Lizenzvertrag: Creative Commons Attribution 4.0 https://creativecommons.org/licenses/by/4.0/

In recent years automotive interiors have been dominated by the transition from traditional analog button interfaces towards the digitalization of interaction. This led to a reduction of hardware keys, surface-integration of control panels, and fusion of design and interactive surface, ultimately resulting in the implementation of large, mostly flat, and featureless interactive surfaces. This trend towards surface-integration of tangible user interfaces creates an apparent conflict of aesthetics and usability — especially in safety-relevant interactions like automotive. Despite pleasing and modern-looking, featureless surfaces lack the subtle search haptic sensations from analog button interfaces that constitute a high-quality impression and a safe, easy, and potentially eyes-free interaction.

Haptic technologies — passive or active — are increasingly implemented in featureless surfaces to restore the tangibility known from traditional interfaces in order to resolve the conflict of aesthetics and usability. Despite many potentially suitable technologies, the typical approach has primarily been technology-focused. Fundamental psychological, perception, and design aspects of haptic interfaces are often neglected during development. There is no common understanding of bridging the gap between tactually rich, analog and modern, large, flat digital interface surfaces to retain the strong tactile impression of traditional analog button interfaces. This thesis focuses on what "good" search haptics means, discusses user-centered requirements for potential technologies and proposes basic search haptic design principles. The goal is to explore how passive and active haptic technologies must be implemented to design a rich search haptic impression that supports a potentially eyes-free interaction on otherwise flat and seamless surfaces.

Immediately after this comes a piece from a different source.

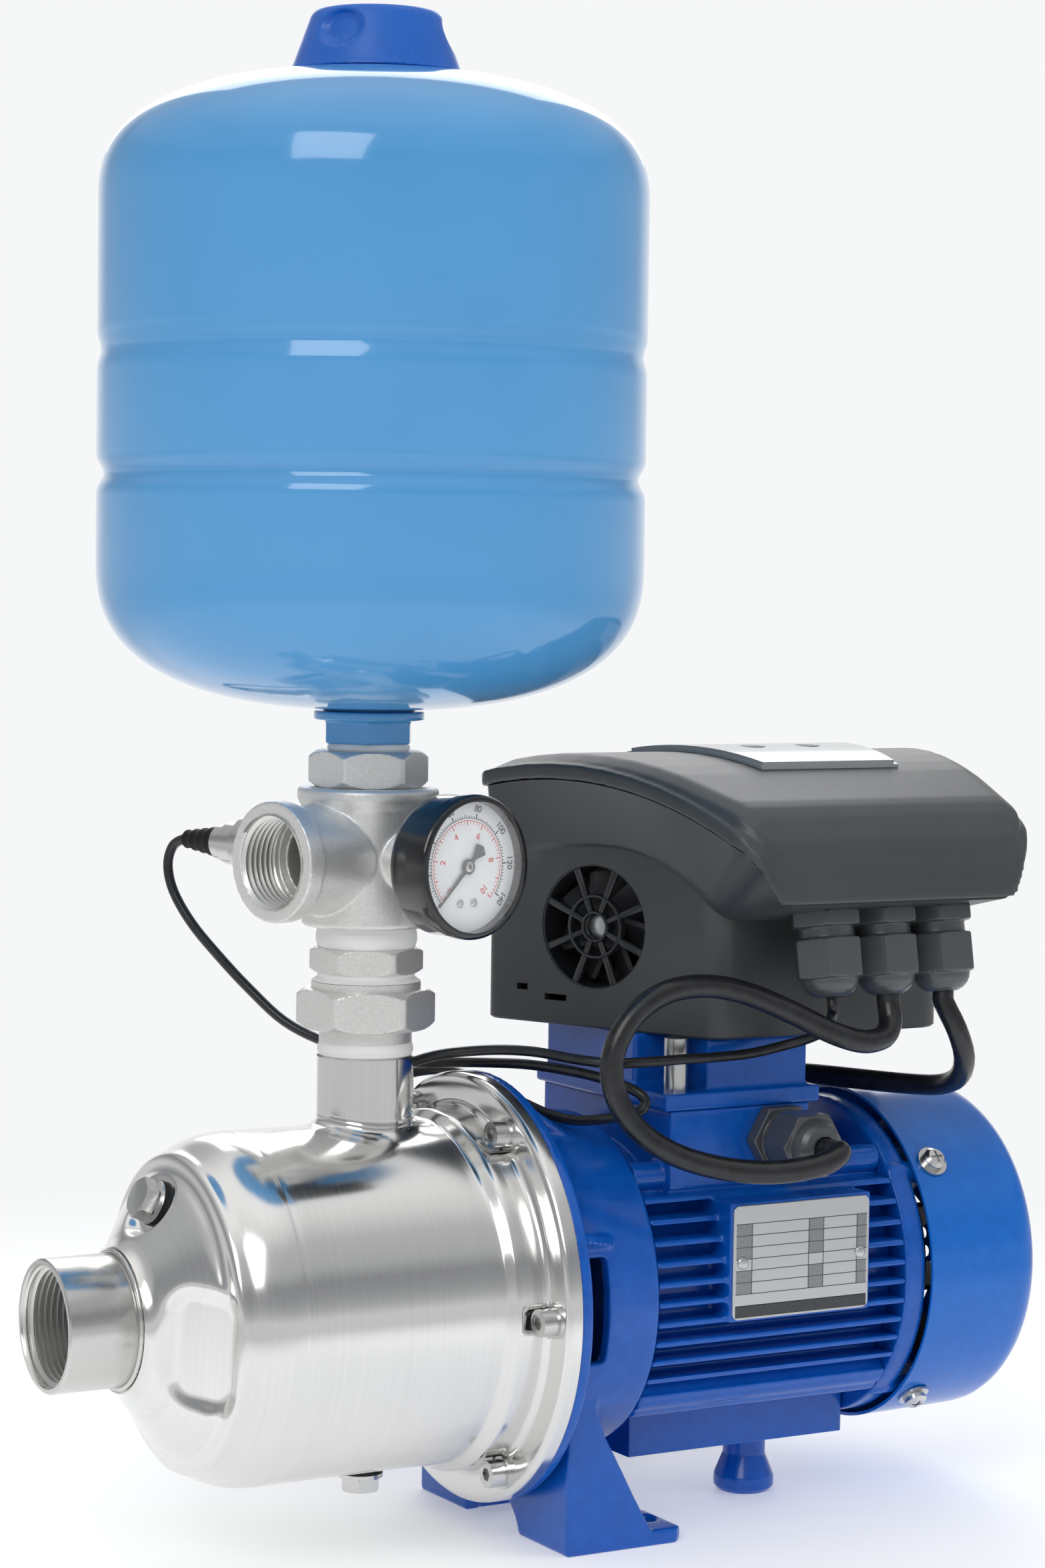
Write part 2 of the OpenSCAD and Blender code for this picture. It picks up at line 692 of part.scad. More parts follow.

The thesis is organized into four parts: Part 1 gives a general introduction to haptics and describes the fundamentals of haptic perception. Furthermore, it presents an experience-focused categorization methodology of current haptic technologies and a psychologically-driven framework for the haptic design of automotive user interfaces. Part 2 examines associative and communicative characteristics of passive haptic forms concerning their fitting and benefit for search haptics. Part 3 explores the design space of active haptic technologies, particularly electrostatic friction modulation, for search haptic interactions. Part 4 concludes and discusses all research findings concerning how technologies can be utilized for appropriate search haptic design. It derives guidelines for the design of search haptic impulses in automotive interfaces.